**** Collected material

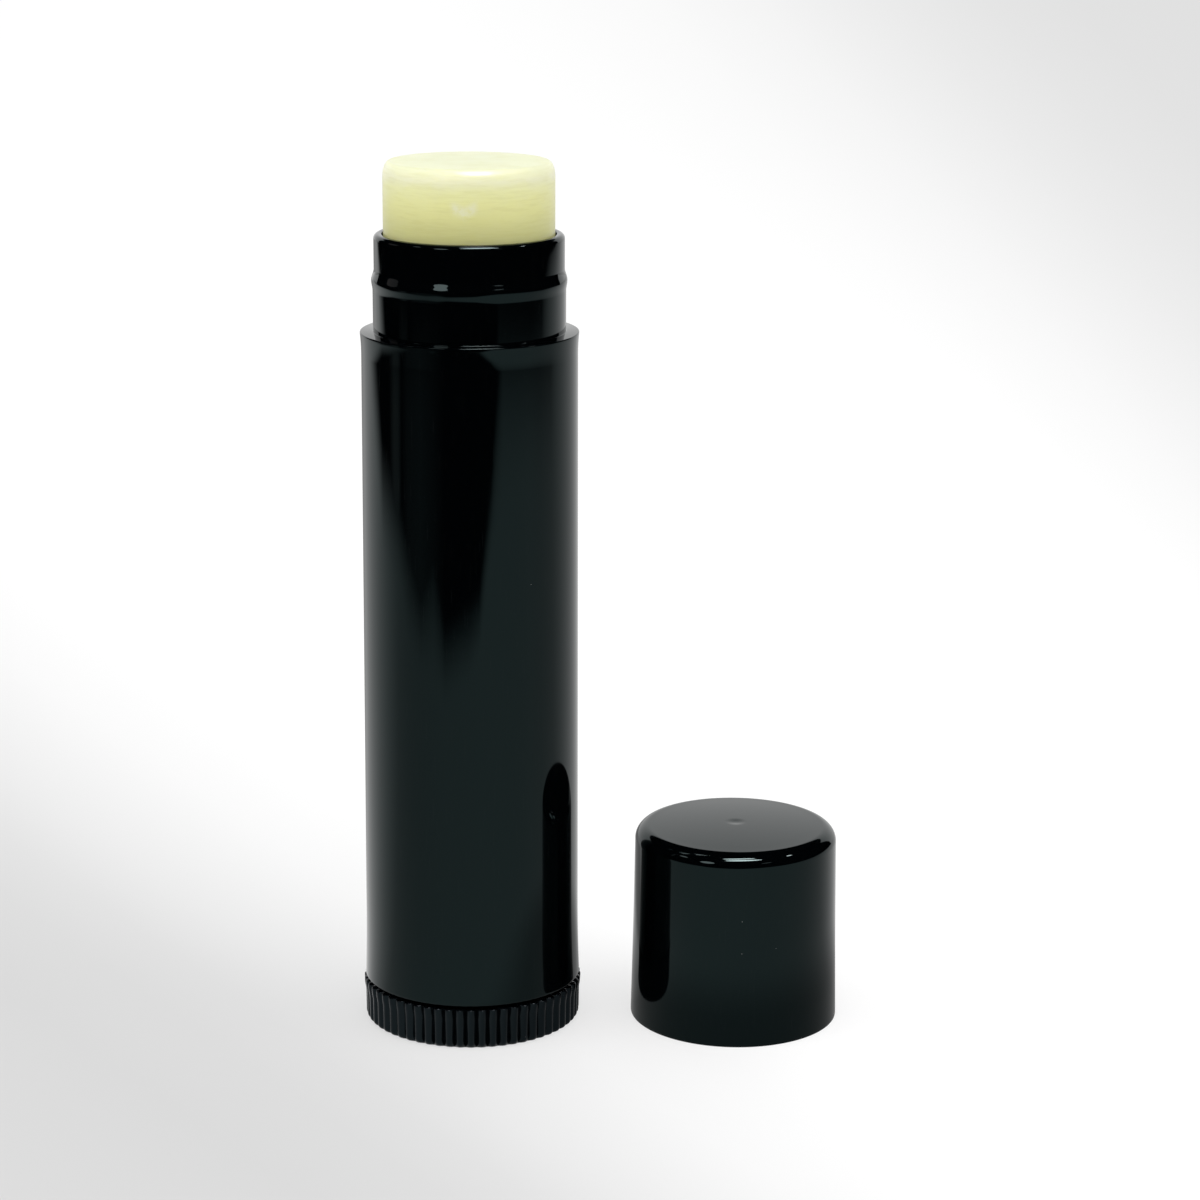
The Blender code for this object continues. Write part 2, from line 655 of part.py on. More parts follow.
clear_scene()
parts = make_collection("lip_balm_stick")
cutters = make_collection("cutters")
tube_axis = make_axis("tube_axis", TUBE_X, 0)
cap_axis = make_axis("cap_axis", CAP_X, CAP_SETBACK)
black_plastic = make_material("black_plastic", (0.010, 0.012, 0.013), 0.15)
pale_balm = make_material("pale_balm", (0.80, 0.80, 0.50), 0.45)
make_barrel()
make_base_wheel()
make_elevator()
make_balm()
make_cap()
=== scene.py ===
"""The looks of a twist-up lip balm stick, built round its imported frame.

Metres, +Z up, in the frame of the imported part. The tube stands on the left
with its balm turned up, and the cap stands on its mouth on the right.
"""

import logging
import math
from collections.abc import Callable, Iterable, Mapping, Sequence
from dataclasses import dataclass
from enum import Enum

import bmesh
import bpy
from mathutils import Matrix, Vector


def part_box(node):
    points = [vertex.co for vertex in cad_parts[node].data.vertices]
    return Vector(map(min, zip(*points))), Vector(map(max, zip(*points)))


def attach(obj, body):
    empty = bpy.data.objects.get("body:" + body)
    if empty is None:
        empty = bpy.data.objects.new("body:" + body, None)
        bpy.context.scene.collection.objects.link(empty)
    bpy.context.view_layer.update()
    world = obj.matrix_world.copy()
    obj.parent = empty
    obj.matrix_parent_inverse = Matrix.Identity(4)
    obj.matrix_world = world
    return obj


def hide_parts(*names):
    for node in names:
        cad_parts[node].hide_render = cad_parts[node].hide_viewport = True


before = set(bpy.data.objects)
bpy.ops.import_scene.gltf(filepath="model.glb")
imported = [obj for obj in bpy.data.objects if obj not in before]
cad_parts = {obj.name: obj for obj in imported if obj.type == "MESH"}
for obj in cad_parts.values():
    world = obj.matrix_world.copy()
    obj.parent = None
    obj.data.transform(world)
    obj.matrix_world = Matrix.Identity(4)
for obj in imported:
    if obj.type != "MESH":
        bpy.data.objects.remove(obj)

LOG = logging.getLogger("lip_balm_stick")
MM = 0.001
FULL_TURN = 2 * math.pi
WELD = 0.0005 * MM
CLOSE = 0.004 * MM
UP = Vector((0, 0, 1))
RIB_COUNT = 4
FIRST_RIB = FULL_TURN / 8
CLOUDY = (0.35, 0.75)
FINE = 3
RAGGED = 0.6
HAIR_EDGE = 0.8

Colour = tuple[float, float, float]


class Body(Enum):
    """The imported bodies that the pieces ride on."""

    TUBE = "tube"
    WHEEL = "wheel"
    CARRIER = "carrier"
    CAP = "cap"


class Slot(Enum):
    """The record's material slots."""

    BARREL = "barrel_plastic"
    WHEEL = "wheel_plastic"
    ELEVATOR = "elevator_plastic"
    BALM = "balm"
    CAP = "cap_plastic"


def operator(operation: str, swapped: bool = False) -> Callable[["Wire", "Wire | float"], "Wire"]:
    """Make a Wire's method that adds a Math node.

    Args:
        operation: The node's operation.
        swapped: Whether the other value comes first.

    Returns:
        The method.
    """

    def method(self: "Wire", other: "Wire | float") -> "Wire":
        """Work the operation out with another value."""
        values = (other, self) if swapped else (self, other)
        return self.bench.add("ShaderNodeMath", {"operation": operation}, dict(enumerate(values)))

    return method


class Wire:
    """An output socket of a material that Python expressions work with.

    Below is 1 where the value is less than the other one, and 0 elsewhere, and
    larger is the larger of the two.
    """

    __add__ = __radd__ = operator("ADD")
    __sub__ = operator("SUBTRACT")
    __rsub__ = operator("SUBTRACT", swapped=True)
    __mul__ = __rmul__ = operator("MULTIPLY")
    __truediv__ = operator("DIVIDE")
    below = operator("LESS_THAN")
    larger = operator("MAXIMUM")

    def __init__(self, bench: "Bench", socket: bpy.types.NodeSocket) -> None:
        """Keep the socket and the bench that it belongs to."""
        self.bench = bench
        self.socket = socket

    def size(self) -> "Wire":
        """Return the value without its sign."""
        return self.bench.add("ShaderNodeMath", {"operation": "ABSOLUTE"}, {0: self})

    def ease(self, low: float, high: float) -> "Wire":
        """Rise smoothly from 0 at low to 1 at high.

        Args:
            low: The value where the rise starts.
            high: The value where it ends. It may be the smaller of the two.

        Returns:
            The eased share.
        """
        settings = {"interpolation_type": "SMOOTHSTEP"}
        if low < high:
            return self.bench.add("ShaderNodeMapRange", settings, {0: self, 1: low, 2: high})
        return 1 - self.bench.add("ShaderNodeMapRange", settings, {0: self, 1: high, 2: low})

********

Required work: Repeat, exactly as they stand above, the lines from the line with "clear_scene()" to the line with "if empty is", both lines included.

Answer below:
clear_scene()
parts = make_collection("lip_balm_stick")
cutters = make_collection("cutters")
tube_axis = make_axis("tube_axis", TUBE_X, 0)
cap_axis = make_axis("cap_axis", CAP_X, CAP_SETBACK)
black_plastic = make_material("black_plastic", (0.010, 0.012, 0.013), 0.15)
pale_balm = make_material("pale_balm", (0.80, 0.80, 0.50), 0.45)
make_barrel()
make_base_wheel()
make_elevator()
make_balm()
make_cap()
=== scene.py ===
"""The looks of a twist-up lip balm stick, built round its imported frame.

Metres, +Z up, in the frame of the imported part. The tube stands on the left
with its balm turned up, and the cap stands on its mouth on the right.
"""

import logging
import math
from collections.abc import Callable, Iterable, Mapping, Sequence
from dataclasses import dataclass
from enum import Enum

import bmesh
import bpy
from mathutils import Matrix, Vector


def part_box(node):
    points = [vertex.co for vertex in cad_parts[node].data.vertices]
    return Vector(map(min, zip(*points))), Vector(map(max, zip(*points)))


def attach(obj, body):
    empty = bpy.data.objects.get("body:" + body)
    if empty is None:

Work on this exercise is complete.